Input for this task:
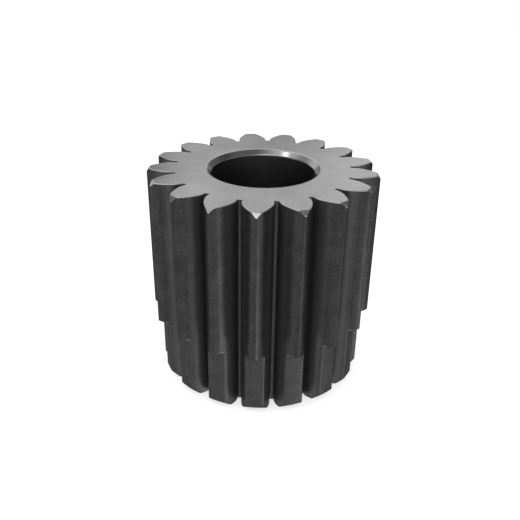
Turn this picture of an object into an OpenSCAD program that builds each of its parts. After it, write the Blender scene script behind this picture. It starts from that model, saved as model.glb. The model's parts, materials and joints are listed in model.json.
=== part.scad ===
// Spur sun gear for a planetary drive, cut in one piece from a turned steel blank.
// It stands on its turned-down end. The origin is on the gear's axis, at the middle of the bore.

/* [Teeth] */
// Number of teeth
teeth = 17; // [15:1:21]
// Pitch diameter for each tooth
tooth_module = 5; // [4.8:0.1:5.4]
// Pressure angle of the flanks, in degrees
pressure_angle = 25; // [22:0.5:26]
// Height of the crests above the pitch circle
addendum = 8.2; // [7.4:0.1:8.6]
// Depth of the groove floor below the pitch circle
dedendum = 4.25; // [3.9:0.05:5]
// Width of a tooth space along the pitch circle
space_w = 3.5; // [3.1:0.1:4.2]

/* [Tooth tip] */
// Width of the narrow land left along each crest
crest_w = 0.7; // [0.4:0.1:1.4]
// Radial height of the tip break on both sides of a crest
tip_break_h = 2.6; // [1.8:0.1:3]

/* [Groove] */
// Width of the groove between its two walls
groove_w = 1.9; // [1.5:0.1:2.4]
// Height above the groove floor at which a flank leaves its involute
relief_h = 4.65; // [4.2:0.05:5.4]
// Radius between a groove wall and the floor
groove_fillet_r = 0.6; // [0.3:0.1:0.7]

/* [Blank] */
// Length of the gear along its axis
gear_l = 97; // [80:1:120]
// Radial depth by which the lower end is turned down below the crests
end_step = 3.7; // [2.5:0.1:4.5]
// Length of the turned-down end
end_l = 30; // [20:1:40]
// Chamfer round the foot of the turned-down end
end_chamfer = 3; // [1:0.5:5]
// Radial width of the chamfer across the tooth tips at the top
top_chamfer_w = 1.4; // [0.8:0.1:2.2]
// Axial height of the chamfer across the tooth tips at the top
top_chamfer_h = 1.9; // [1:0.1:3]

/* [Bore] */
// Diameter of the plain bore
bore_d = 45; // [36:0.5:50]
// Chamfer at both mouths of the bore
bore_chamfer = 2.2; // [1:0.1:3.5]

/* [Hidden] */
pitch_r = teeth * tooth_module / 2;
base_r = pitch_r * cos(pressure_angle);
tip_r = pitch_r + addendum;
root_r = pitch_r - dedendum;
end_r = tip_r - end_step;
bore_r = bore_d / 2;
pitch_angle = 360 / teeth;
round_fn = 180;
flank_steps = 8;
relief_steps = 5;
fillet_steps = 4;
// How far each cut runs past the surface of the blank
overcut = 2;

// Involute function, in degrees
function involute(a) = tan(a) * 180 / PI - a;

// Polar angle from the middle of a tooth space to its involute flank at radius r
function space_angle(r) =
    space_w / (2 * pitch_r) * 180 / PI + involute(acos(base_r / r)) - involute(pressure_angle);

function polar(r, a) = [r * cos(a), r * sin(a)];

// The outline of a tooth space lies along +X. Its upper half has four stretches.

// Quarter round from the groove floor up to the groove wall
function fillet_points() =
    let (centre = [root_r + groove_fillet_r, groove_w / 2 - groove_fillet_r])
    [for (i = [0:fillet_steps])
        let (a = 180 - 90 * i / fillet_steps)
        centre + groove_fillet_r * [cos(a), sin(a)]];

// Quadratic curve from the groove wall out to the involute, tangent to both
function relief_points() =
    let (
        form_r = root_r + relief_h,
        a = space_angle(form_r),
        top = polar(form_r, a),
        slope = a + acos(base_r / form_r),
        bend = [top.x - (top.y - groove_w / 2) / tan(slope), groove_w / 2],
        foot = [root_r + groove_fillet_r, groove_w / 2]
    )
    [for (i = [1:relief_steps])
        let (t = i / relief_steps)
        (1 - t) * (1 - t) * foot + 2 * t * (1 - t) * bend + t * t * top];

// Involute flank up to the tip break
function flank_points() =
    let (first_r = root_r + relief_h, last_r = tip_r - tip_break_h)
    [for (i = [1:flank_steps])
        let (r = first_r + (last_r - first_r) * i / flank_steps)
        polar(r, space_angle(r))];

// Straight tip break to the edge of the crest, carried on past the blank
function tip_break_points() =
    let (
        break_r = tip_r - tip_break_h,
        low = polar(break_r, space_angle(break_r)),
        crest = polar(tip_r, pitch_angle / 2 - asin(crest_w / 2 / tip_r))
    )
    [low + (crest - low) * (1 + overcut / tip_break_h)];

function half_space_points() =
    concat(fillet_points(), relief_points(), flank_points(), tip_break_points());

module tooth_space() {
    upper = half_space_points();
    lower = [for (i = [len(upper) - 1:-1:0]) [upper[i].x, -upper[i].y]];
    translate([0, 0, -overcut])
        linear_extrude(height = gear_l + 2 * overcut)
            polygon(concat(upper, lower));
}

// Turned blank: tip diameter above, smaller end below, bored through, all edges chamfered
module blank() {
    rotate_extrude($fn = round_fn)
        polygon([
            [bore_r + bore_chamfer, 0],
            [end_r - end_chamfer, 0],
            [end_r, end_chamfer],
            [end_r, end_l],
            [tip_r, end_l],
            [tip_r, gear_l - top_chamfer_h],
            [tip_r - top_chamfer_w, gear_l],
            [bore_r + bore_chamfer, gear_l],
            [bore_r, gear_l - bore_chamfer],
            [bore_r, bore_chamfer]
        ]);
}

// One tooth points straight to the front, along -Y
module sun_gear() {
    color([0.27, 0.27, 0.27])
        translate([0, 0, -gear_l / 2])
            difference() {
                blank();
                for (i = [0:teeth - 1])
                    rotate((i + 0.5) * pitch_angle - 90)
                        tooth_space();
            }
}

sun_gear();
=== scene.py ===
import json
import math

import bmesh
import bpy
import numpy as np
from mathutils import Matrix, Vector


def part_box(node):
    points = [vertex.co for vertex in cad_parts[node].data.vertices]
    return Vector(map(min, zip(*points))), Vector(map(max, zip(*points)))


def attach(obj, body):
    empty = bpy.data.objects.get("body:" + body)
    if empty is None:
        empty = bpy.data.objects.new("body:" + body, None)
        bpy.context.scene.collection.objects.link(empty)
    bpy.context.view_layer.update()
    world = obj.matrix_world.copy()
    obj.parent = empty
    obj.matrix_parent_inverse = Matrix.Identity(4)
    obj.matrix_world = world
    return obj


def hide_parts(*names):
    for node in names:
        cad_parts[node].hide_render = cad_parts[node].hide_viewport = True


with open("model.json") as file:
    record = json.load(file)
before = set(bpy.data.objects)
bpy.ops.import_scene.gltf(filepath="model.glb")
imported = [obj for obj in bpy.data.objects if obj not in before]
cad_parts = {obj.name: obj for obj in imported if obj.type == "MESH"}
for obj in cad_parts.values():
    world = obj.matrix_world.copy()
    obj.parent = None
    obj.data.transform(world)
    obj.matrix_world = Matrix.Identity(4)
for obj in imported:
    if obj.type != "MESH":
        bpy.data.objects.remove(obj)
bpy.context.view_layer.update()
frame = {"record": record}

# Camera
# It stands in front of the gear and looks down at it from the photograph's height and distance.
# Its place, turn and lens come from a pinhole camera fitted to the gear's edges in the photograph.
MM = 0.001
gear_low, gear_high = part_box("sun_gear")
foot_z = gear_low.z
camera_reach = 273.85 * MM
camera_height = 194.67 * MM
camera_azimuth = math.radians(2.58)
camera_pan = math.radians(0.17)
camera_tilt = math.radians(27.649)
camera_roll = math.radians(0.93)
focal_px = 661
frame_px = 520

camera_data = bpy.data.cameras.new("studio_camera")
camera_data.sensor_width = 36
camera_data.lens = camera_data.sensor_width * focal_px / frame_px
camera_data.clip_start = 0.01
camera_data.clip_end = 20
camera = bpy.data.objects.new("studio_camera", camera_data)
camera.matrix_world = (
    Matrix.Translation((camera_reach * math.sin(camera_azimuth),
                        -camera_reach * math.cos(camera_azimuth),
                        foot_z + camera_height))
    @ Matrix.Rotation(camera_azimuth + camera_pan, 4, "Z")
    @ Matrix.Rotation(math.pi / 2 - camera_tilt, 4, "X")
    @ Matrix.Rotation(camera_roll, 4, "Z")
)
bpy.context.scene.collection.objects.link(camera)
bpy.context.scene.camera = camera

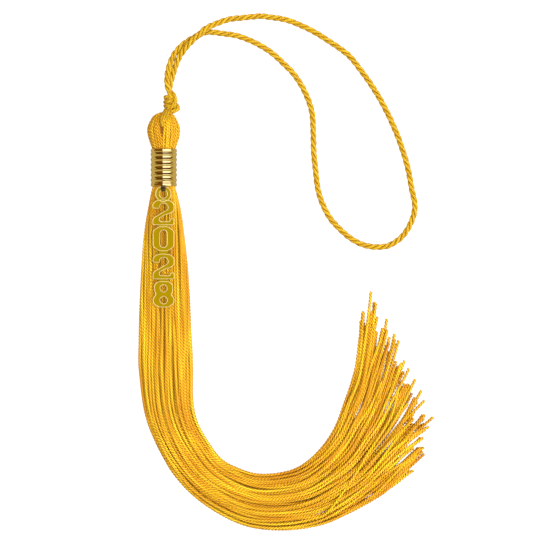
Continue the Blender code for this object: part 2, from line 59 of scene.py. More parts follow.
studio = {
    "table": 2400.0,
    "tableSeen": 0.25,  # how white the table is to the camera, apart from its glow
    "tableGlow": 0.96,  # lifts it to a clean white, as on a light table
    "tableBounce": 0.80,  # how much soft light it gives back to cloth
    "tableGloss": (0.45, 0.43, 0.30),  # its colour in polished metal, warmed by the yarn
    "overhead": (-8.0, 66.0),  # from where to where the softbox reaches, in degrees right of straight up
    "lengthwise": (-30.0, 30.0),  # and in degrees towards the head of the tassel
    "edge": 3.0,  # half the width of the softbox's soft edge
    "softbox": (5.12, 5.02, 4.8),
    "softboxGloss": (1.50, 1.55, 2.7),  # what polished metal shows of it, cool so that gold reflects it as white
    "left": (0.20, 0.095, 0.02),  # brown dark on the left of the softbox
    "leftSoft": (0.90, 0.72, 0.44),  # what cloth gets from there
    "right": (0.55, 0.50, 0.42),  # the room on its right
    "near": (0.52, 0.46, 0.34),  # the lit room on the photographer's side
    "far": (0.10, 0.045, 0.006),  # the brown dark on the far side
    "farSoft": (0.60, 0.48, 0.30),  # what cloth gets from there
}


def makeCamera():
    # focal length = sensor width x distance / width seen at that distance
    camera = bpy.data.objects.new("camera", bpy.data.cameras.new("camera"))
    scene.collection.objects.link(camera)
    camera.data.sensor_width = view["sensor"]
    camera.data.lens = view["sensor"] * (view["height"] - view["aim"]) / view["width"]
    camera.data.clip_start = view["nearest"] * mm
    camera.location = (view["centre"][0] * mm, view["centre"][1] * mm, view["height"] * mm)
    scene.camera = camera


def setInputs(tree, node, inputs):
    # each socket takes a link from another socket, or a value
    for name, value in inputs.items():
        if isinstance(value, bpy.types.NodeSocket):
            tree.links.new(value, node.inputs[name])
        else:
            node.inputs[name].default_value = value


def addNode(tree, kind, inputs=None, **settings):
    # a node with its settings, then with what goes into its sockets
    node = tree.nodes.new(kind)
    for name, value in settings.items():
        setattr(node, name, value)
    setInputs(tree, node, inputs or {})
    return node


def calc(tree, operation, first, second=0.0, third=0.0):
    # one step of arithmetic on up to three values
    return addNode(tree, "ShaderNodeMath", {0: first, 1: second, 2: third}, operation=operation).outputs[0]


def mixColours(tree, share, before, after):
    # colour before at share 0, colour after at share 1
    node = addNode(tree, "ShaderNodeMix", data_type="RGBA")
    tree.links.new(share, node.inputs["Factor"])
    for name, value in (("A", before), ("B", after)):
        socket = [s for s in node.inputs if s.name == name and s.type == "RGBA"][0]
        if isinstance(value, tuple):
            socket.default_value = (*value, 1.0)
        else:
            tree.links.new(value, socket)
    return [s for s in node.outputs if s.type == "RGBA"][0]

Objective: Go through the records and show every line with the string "Identity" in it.

Final result:
    obj.matrix_parent_inverse = Matrix.Identity(4)
    obj.matrix_world = Matrix.Identity(4)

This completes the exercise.